STATE HOUSE — House Majority Whip John G. Edwards (D-Dist. 70, Portsmouth, Tiverton), alongside House Minority Whip Blake A. Filippi (R-Dist. 36, New Shoreham, Charlestown, South Kingstown, Westerly), has introduced introduce legislation that would prohibit surveillance on state roadways unless specifically authorized by statute or court order.
Automated license plate readers (ALPRs) capture computer-readable images of license plates. The systems have raised concerns that the information collected may be inaccurate, shared without restrictions, retained longer than necessary, and used or abused in ways that could infringe upon citizens’ privacy.
Whip Edwards’ legislation (2017-H 5989) would not only prohibit unauthorized use of the devices, but also provide for the confidentiality of information collected or stored.

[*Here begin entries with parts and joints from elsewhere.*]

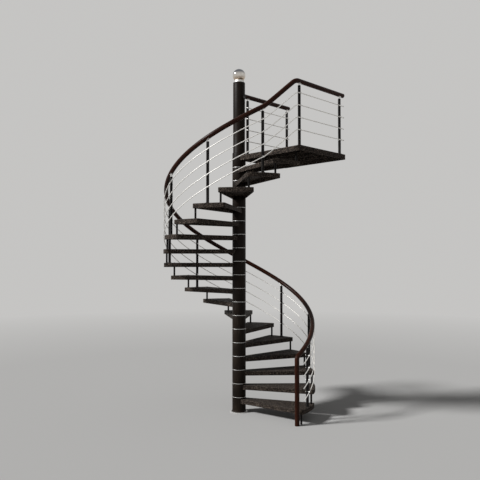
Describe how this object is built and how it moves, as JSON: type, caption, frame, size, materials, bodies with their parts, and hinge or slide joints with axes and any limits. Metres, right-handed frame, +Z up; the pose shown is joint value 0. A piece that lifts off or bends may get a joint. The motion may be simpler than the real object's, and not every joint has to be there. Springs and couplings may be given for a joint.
{
  "type": "spiral staircase",
  "caption": "Outdoor spiral staircase of folded steel treads round a tubular column, with a wooden handrail on steel rods and a square landing that meets a wall.",
  "frame": {"origin": "on the floor at the axis of the column, on the underside of the round foot plate", "axes": "+Z up along the column; +Y towards the wall that the landing meets; +X along that wall, so the flight starts and ends near +X and climbs counter-clockwise seen from above"},
  "size_m": [2.342, 2.244, 5.124],
  "materials": {
    "tread_grit": "coarse textured powder coat",
    "column_paint": "satin powder coat",
    "post_paint": "satin powder coat",
    "stainless": "ground and polished",
    "rail_wood": "stained and varnished"
  },
  "bodies": {
    "root": {"tread_01": "tread_grit", "tread_02": "tread_grit", "tread_03": "tread_grit", "tread_04": "tread_grit", "tread_05": "tread_grit", "tread_06": "tread_grit", "tread_07": "tread_grit", "tread_08": "tread_grit", "tread_09": "tread_grit", "tread_10": "tread_grit", "tread_11": "tread_grit", "tread_12": "tread_grit", "tread_13": "tread_grit", "tread_14": "tread_grit", "tread_15": "tread_grit", "tread_16": "tread_grit", "tread_17": "tread_grit", "tread_18": "tread_grit", "landing_tray": "tread_grit", "landing_ribs": "tread_grit", "column_hub_tubes": "column_paint", "column_upper_tube": "column_paint", "balusters": "post_paint", "landing_outer_posts": "post_paint", "landing_inner_posts": "post_paint", "link_posts_lower": "post_paint", "link_posts_middle": "post_paint", "link_posts_upper": "post_paint", "column_rings_and_ball": "stainless", "foot_plate": "stainless", "rail_pins": "stainless", "rod_clamps": "stainless", "rail_end_caps": "stainless", "rod_1": "stainless", "rod_2": "stainless", "rod_3": "stainless", "rod_4": "stainless", "inner_rods": "stainless", "rail_newel": "rail_wood", "rail_spiral": "rail_wood", "rail_landing": "rail_wood", "rail_inner": "rail_wood"}
  },
  "joints": []
}
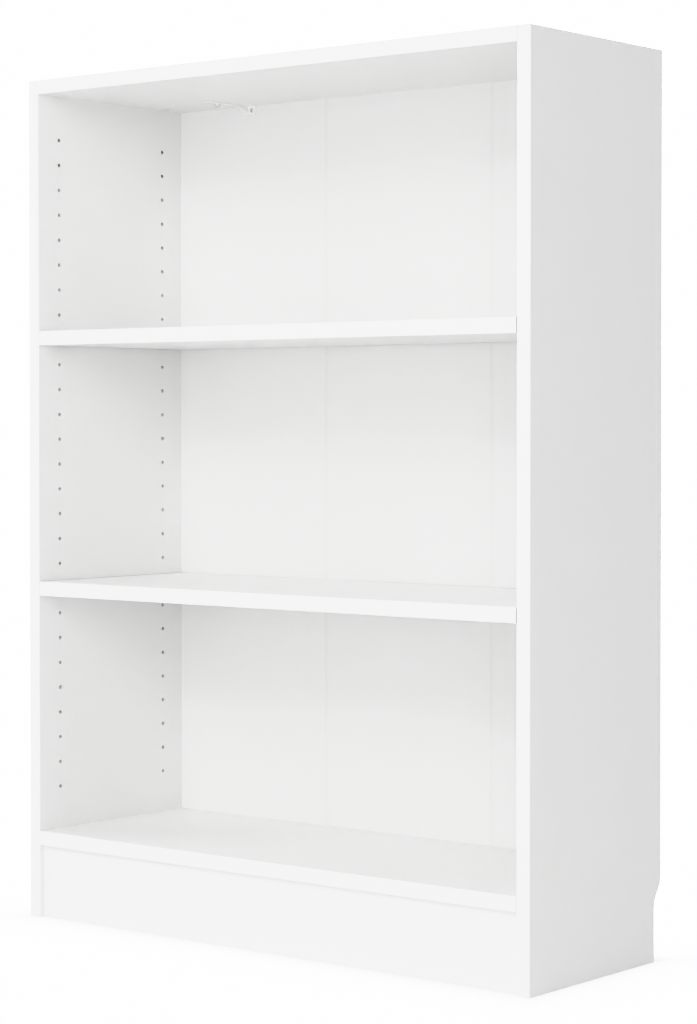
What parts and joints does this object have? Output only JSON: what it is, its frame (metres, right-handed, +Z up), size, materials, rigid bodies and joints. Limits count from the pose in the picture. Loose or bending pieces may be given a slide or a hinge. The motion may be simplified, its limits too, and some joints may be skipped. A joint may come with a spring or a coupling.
{
  "type": "bookcase with adjustable shelves",
  "caption": "Open white bookcase with drilled sides, adjustable shelves on pins, a recessed plinth, a folded thin back and a skirting recess at the rear feet.",
  "frame": {"origin": "middle of the footprint, on the floor", "axes": "+Z up, +X to the right as seen from the open front, the open front faces -Y"},
  "size_m": [0.788, 0.2696, 1.071],
  "materials": {
    "white_foil": "particleboard faced with matt white melamine foil, raw board in holes and at hidden edges",
    "white_edging": "white edge band, satin",
    "back_board": "fibreboard, white lacquer in front, brown behind",
    "fold_strip": "flexible white strip",
    "fitting_plastic": "moulded white plastic, satin",
    "cam_zinc": "die-cast zinc, dull",
    "plated_steel": "bright zinc plate",
    "nail_steel": "plain drawn steel",
    "beech": "plain beech, grooved",
    "white_enamel": "white powder coat on steel"
  },
  "bodies": {
    "carcass": {"left_side": "white_foil", "right_side": "white_foil", "left_side_edging": "white_edging", "right_side_edging": "white_edging", "top_panel": "white_foil", "bottom_panel": "white_foil", "top_panel_edging": "white_edging", "bottom_panel_edging": "white_edging", "plinth": "white_foil", "plinth_dowels": "beech", "plinth_angles": "plated_steel", "plinth_angle_screws": "plated_steel", "back_panel_left": "back_board", "back_panel_middle": "back_board", "back_panel_right": "back_board", "back_fold_strips": "fold_strip", "back_side_nails": "nail_steel", "back_top_nails": "nail_steel", "back_bottom_nails": "nail_steel", "top_connector_housings": "fitting_plastic", "bottom_connector_housings": "fitting_plastic", "top_connecting_bolts": "plated_steel", "bottom_connecting_bolts": "plated_steel", "top_dowels": "beech", "bottom_dowels": "beech", "upper_shelf_pins": "plated_steel", "lower_shelf_pins": "plated_steel", "wall_bracket_left": "white_enamel", "wall_bracket_right": "white_enamel", "wall_bracket_screws": "plated_steel"},
    "upper_shelf": {"upper_shelf": "white_foil", "upper_shelf_edging": "white_edging", "upper_shelf_sockets": "fitting_plastic"},
    "lower_shelf": {"lower_shelf": "white_foil", "lower_shelf_edging": "white_edging", "lower_shelf_sockets": "fitting_plastic"},
    "top_cam_front_left": {"top_cam_front_left": "cam_zinc"},
    "top_cam_front_right": {"top_cam_front_right": "cam_zinc"},
    "top_cam_rear_left": {"top_cam_rear_left": "cam_zinc"},
    "top_cam_rear_right": {"top_cam_rear_right": "cam_zinc"},
    "bottom_cam_front_left": {"bottom_cam_front_left": "cam_zinc"},
    "bottom_cam_front_right": {"bottom_cam_front_right": "cam_zinc"},
    "bottom_cam_rear_left": {"bottom_cam_rear_left": "cam_zinc"},
    "bottom_cam_rear_right": {"bottom_cam_rear_right": "cam_zinc"}
  },
  "joints": [
    {"name": "upper_shelf_lift", "type": "slide", "parent": "carcass", "child": "upper_shelf", "axis": [0, 0, 1], "range_m": [0, 0.256]},
    {"name": "lower_shelf_lift", "type": "slide", "parent": "carcass", "child": "lower_shelf", "axis": [0, 0, 1], "range_m": [0, 0.288]},
    {"name": "top_cam_front_left_turn", "type": "hinge", "parent": "carcass", "child": "top_cam_front_left", "pos_m": [-0.3665, -0.0978, 1.061], "axis": [0, 0, 1], "range_deg": [0, 180]},
    {"name": "top_cam_front_right_turn", "type": "hinge", "parent": "carcass", "child": "top_cam_front_right", "pos_m": [0.3665, -0.0978, 1.061], "axis": [0, 0, 1], "range_deg": [0, 180]},
    {"name": "top_cam_rear_left_turn", "type": "hinge", "parent": "carcass", "child": "top_cam_rear_left", "pos_m": [-0.3665, 0.0942, 1.061], "axis": [0, 0, 1], "range_deg": [0, 180]},
    {"name": "top_cam_rear_right_turn", "type": "hinge", "parent": "carcass", "child": "top_cam_rear_right", "pos_m": [0.3665, 0.0942, 1.061], "axis": [0, 0, 1], "range_deg": [0, 180]},
    {"name": "bottom_cam_front_left_turn", "type": "hinge", "parent": "carcass", "child": "bottom_cam_front_left", "pos_m": [-0.3665, -0.0978, 0.101], "axis": [0, 0, 1], "range_deg": [0, 180]},
    {"name": "bottom_cam_front_right_turn", "type": "hinge", "parent": "carcass", "child": "bottom_cam_front_right", "pos_m": [0.3665, -0.0978, 0.101], "axis": [0, 0, 1], "range_deg": [0, 180]},
    {"name": "bottom_cam_rear_left_turn", "type": "hinge", "parent": "carcass", "child": "bottom_cam_rear_left", "pos_m": [-0.3665, 0.0942, 0.101], "axis": [0, 0, 1], "range_deg": [0, 180]},
    {"name": "bottom_cam_rear_right_turn", "type": "hinge", "parent": "carcass", "child": "bottom_cam_rear_right", "pos_m": [0.3665, 0.0942, 0.101], "axis": [0, 0, 1], "range_deg": [0, 180]}
  ]
}
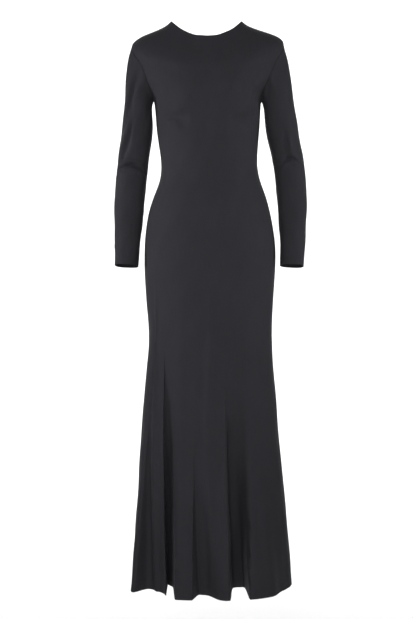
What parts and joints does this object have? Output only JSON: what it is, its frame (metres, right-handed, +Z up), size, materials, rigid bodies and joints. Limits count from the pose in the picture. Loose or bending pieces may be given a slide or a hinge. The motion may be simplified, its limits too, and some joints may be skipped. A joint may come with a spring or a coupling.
{
  "type": "maxi dress",
  "caption": "Long-sleeved fitted maxi dress in soft black jersey, with a wide round neck and a flared hem that hangs in deep upright folds; hollow, filled out as worn.",
  "frame": {"origin": "midway between the shoulders at the height of the shoulder seams, inside the yoke, where the wearer's shoulders carry the dress", "axes": "+X towards the wearer's left, +Y towards the back, +Z up; the front of the dress faces -Y"},
  "size_m": [0.5011, 0.323, 1.4631],
  "materials": {
    "jersey": "matte knit with a soft sheen at grazing angles"
  },
  "bodies": {
    "root": {"front": "jersey", "back": "jersey", "sleeve_left": "jersey", "sleeve_right": "jersey"}
  },
  "joints": []
}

“Rhode Island residents are entitled to their privacy,” Representative Edwards said. “This measure would not stop our law enforcement officers from tracking down those who engage in criminal activity. It also does nothing to inhibit the state from operating toll booths. What it does is protect our citizens’ private information obtained through global positioning satellites, EZ-Passes and transponders, radio frequency identification devices and automated license plate recognition systems, from a public search. In a world where we have to worry about things like identity theft and hackers, it’s necessary to have these safeguards.”

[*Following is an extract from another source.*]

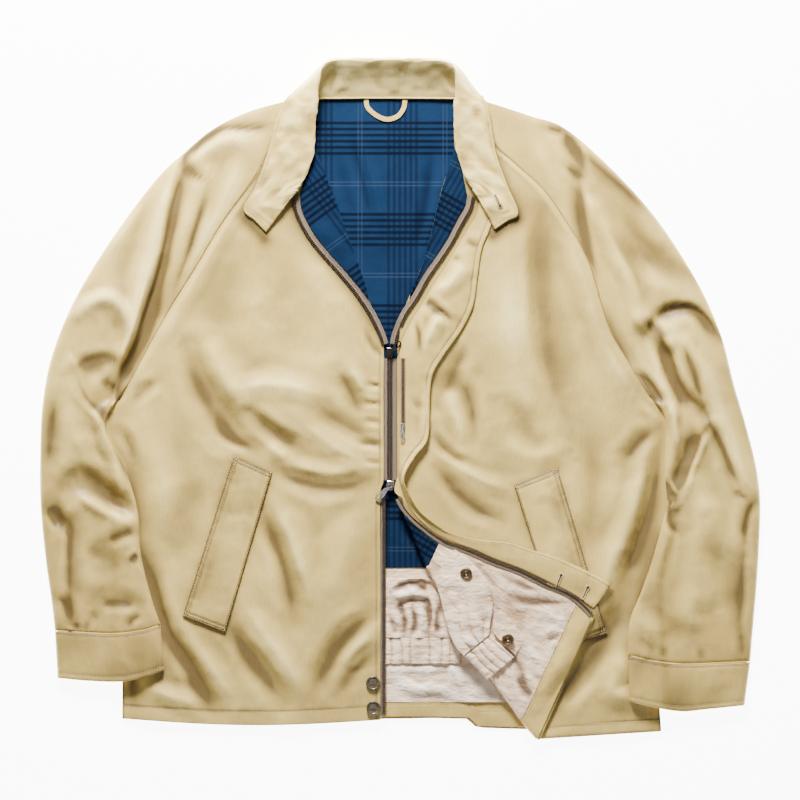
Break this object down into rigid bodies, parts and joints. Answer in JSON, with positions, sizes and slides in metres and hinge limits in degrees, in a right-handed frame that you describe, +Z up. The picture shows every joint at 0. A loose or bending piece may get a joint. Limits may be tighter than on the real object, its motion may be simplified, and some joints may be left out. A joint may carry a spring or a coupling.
{
  "type": "harrington jacket",
  "caption": "Short zip-front jacket with raglan sleeves and a small turn-down collar, laid flat on its back, part unzipped, one front corner folded back.",
  "frame": {"origin": "Centre of the whole garment's outline, on the surface it lies on.", "axes": "+X across the jacket towards its own left sleeve, which is on the right of someone looking down on it; +Y from the hem to the collar; +Z up, away from the surface, through the back and then the front."},
  "size_m": [0.8279, 0.785, 0.0281],
  "materials": {
    "shell_cotton": "satin-faced khaki cotton twill with a soft sheen",
    "check_lining": "matt woven cotton lining in blue with a navy and pale check",
    "nylon_lining": "smooth pale pinkish beige nylon",
    "zip_tape": "taupe woven tape with dark bronze metal teeth",
    "dark_metal": "gunmetal plating",
    "bright_metal": "bright nickel plating",
    "aged_brass": "antique brass",
    "button_resin": "dark olive-brown horn look"
  },
  "bodies": {
    "jacket": {"back": "shell_cotton", "back_hem_facing": "shell_cotton", "back_lining": "check_lining", "back_lower_lining": "nylon_lining", "button_lower": "button_resin", "button_upper": "button_resin", "collar": "shell_cotton", "corner_hem_facing": "shell_cotton", "corner_lower_lining": "nylon_lining", "corner_upper_lining": "check_lining", "cuff_left": "shell_cotton", "cuff_right": "shell_cotton", "front_left": "shell_cotton", "front_right": "shell_cotton", "guard_back": "nylon_lining", "guard_back_band": "nylon_lining", "guard_front": "nylon_lining", "guard_front_band": "nylon_lining", "guard_tab": "nylon_lining", "hanger_loop": "shell_cotton", "lapel_lining_left": "check_lining", "lapel_lining_right": "check_lining", "pocket_left": "shell_cotton", "pocket_right": "shell_cotton", "pocket_zip": "zip_tape", "sleeve_left": "shell_cotton", "sleeve_right": "shell_cotton", "slider_bottom": "bright_metal", "slider_pocket": "bright_metal", "slider_top": "dark_metal", "snap_lower": "aged_brass", "snap_upper": "aged_brass", "storm_flap": "shell_cotton", "zip_bottom_left": "zip_tape", "zip_bottom_right": "zip_tape", "zip_closed": "zip_tape", "zip_top_left": "zip_tape", "zip_top_right": "zip_tape"},
    "top_pull_tab": {"pull_top": "dark_metal"},
    "bottom_pull_tab": {"pull_bottom": "bright_metal"},
    "pocket_pull_tab": {"pull_pocket": "bright_metal"}
  },
  "joints": [
    {"name": "top_pull_tab_hinge", "type": "hinge", "parent": "jacket", "child": "top_pull_tab", "pos_m": [-0.012, 0.053, 0.0124], "axis": [0.7193, -0.6947, 0], "range_deg": [0, 150]},
    {"name": "bottom_pull_tab_hinge", "type": "hinge", "parent": "jacket", "child": "bottom_pull_tab", "pos_m": [-0.0115, -0.0996, 0.01251], "axis": [-0.7431, 0.6691, 0], "range_deg": [0, 150]},
    {"name": "pocket_pull_tab_hinge", "type": "hinge", "parent": "jacket", "child": "pocket_pull_tab", "pos_m": [0.003, -0.0315, 0.01472], "axis": [-0.9994, 0.0349, 0], "range_deg": [0, 150]}
  ]
}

Whip Filippi added that “Our legislation follows the directive from U.S. Supreme Court Justice Alito: that it is largely up to the various legislatures to restrict the use of privacy-infringing technology in this modern world. We will makes great strides to protect privacy from unwarranted government intrusion with this legislation.”
The large amount of ALPR data being collected is growing more quickly than are policies and procedures governing their use. ALPRs capture and retain the location information and photographs of all vehicles, regardless of whether the driver is a suspect or wanted for a crime.

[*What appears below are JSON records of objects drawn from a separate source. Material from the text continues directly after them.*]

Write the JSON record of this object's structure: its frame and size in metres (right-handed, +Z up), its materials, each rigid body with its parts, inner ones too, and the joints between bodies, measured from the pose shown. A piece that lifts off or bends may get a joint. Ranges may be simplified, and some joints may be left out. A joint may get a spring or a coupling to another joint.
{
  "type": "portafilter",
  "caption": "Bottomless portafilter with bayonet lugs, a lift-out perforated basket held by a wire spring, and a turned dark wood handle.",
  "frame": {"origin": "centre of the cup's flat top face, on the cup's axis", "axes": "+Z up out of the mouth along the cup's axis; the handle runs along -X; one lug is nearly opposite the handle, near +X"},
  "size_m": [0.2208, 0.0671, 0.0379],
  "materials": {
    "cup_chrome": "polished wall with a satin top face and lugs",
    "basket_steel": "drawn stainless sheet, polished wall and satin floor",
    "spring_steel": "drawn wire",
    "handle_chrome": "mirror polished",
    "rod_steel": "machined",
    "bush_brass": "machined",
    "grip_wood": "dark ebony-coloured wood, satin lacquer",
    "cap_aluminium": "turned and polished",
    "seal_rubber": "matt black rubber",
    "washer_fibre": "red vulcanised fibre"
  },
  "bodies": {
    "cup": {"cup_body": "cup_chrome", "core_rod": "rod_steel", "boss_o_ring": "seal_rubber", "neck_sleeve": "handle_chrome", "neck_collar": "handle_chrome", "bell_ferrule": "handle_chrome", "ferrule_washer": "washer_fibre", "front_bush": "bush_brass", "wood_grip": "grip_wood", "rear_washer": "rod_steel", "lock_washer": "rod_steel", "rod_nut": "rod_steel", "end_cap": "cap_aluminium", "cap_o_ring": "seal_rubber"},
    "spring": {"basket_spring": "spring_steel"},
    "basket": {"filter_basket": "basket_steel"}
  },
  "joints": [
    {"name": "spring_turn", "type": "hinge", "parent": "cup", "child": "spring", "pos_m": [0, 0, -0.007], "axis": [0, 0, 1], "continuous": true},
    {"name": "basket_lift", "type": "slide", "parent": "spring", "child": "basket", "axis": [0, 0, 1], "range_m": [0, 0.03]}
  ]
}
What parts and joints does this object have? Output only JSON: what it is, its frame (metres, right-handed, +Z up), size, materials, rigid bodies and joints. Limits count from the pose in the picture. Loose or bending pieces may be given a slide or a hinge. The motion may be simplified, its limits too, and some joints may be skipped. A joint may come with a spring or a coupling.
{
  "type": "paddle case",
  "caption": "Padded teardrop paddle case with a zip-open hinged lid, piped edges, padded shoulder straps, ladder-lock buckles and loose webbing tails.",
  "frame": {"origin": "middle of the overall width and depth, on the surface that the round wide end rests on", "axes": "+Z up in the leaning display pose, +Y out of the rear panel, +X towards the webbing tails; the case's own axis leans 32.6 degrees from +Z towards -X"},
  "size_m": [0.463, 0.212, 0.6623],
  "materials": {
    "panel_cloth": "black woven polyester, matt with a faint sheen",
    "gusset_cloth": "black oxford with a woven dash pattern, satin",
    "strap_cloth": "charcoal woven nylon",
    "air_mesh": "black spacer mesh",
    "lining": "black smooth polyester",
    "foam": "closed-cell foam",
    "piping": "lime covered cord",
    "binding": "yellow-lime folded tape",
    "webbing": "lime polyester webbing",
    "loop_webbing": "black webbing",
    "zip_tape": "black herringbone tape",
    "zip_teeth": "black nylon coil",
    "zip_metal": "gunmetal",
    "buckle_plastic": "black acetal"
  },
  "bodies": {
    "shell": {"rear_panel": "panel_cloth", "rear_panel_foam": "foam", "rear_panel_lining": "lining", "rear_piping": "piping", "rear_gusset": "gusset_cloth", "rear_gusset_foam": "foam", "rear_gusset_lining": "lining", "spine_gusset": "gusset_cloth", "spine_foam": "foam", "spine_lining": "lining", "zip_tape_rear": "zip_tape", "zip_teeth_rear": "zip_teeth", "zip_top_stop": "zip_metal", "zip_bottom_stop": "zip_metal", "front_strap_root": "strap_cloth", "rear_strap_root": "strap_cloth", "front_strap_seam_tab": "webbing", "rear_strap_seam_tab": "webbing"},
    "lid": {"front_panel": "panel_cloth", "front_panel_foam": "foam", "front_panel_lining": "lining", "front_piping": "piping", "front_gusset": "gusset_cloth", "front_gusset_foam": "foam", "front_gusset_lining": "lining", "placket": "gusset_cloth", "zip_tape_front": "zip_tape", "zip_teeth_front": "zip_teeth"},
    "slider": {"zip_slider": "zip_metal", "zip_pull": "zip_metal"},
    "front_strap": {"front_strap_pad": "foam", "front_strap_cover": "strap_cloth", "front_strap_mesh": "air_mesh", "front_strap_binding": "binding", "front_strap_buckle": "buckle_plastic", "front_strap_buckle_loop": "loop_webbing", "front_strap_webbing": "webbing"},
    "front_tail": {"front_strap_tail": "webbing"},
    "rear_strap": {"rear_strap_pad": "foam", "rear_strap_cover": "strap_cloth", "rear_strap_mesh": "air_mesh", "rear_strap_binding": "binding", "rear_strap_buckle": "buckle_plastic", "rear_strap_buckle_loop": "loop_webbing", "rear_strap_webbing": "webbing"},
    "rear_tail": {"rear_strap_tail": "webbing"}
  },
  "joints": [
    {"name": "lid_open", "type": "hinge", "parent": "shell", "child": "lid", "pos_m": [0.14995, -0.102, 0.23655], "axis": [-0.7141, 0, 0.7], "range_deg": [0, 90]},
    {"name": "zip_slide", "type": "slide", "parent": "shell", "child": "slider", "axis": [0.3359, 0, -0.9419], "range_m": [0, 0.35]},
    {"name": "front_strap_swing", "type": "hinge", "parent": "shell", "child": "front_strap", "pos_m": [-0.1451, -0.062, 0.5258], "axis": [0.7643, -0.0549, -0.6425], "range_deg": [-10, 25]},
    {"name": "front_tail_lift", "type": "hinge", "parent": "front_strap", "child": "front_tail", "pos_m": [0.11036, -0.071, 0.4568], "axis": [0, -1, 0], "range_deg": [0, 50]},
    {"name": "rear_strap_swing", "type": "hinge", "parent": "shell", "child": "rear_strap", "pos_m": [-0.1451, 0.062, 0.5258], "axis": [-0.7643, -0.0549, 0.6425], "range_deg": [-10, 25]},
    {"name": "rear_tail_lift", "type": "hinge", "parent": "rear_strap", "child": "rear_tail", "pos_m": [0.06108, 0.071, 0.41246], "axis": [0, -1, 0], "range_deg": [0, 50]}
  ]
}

Inaccuracies in databases used with ALPRs could lead to false matches of license plates to innocent individuals. Another concern is that workers with access to ALPR data could misuse it for personal reasons or share or sell it without authorization.
Under Edwards’ bill, all information collected through acceptable forms of surveillance under the law would not be subject to the Access to Public Records Act (APRA) or Freedom of Information Act (FOIA) without a court order. Employees of the state would be able to access this information for customer service, statistical, administrative, or legal purposes, as long as it is justified as necessary to performing their duties. Additionally, no information or data would be stored for more than five years unless a court orders otherwise.
With this legislation, Rhode Island would join 13 other states that have enacted legislation limiting the use of ALPRs. Six of those states place restrictions on government or law enforcement use. Eight states limit how long data can be retained. Florida, Maine, Maryland and Utah laws specify that ALPR data is confidential and exempt under public records laws.
In addition to Whips Edwards and Filippi, the bill is cosponsored by Rep. Teresa Tanzi (D-Dist. 34 South Kingstown, Narragansett), Majority Leader K. Joseph Shekarchi (D-Dist. 23, Warwick) and Rep. Dennis M. Canario (D-Dist. 71, Portsmouth, Tiverton, Little Compton). It has been referred to the House Judiciary Committee.